Task to complete ▸
Look for "with" in the listing below. Gather each line that contains it.

Given data ▸
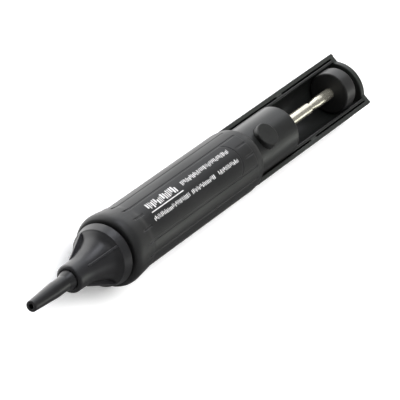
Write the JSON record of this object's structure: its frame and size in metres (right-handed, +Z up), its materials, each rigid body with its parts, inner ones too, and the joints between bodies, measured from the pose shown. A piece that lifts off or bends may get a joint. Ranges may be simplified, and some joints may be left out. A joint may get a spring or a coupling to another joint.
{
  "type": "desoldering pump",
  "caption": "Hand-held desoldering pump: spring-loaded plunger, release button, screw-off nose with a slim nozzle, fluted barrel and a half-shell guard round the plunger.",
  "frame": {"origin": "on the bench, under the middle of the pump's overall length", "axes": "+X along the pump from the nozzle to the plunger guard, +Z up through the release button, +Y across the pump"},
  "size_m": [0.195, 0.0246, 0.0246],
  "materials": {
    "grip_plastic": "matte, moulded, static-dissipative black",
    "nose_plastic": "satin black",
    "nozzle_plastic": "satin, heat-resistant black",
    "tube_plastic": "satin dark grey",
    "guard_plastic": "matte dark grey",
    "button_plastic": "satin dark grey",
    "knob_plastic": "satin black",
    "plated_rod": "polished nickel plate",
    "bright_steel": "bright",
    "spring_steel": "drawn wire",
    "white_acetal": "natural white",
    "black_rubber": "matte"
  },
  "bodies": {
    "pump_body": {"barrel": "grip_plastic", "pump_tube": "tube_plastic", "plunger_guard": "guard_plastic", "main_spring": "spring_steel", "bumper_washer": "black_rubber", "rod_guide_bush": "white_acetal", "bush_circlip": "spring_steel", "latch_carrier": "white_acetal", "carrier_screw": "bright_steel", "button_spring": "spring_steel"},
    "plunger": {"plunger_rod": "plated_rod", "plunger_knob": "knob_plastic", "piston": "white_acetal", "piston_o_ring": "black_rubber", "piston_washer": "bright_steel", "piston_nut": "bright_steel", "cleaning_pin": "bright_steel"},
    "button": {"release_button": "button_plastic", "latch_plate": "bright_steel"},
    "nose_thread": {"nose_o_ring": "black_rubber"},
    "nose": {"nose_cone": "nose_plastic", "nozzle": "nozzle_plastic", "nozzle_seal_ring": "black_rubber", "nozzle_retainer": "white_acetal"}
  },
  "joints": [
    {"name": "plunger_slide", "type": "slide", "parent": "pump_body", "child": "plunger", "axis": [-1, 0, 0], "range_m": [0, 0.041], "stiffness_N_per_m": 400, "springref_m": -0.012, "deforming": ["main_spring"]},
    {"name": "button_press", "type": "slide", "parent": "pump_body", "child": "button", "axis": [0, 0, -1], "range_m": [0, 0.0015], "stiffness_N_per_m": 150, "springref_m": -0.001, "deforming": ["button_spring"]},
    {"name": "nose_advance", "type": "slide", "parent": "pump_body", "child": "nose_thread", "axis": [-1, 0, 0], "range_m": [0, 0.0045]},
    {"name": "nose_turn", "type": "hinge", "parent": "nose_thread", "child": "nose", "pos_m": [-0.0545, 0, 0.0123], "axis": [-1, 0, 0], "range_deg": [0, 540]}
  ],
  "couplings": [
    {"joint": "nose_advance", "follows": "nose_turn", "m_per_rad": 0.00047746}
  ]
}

Task response ▸
Write the JSON record of this object's structure: its frame and size in metres (right-handed, +Z up), its materials, each rigid body with its parts, inner ones too, and the joints between bodies, measured from the pose shown. A piece that lifts off or bends may get a joint. Ranges may be simplified, and some joints may be left out. A joint may get a spring or a coupling to another joint.
  "caption": "Hand-held desoldering pump: spring-loaded plunger, release button, screw-off nose with a slim nozzle, fluted barrel and a half-shell guard round the plunger.",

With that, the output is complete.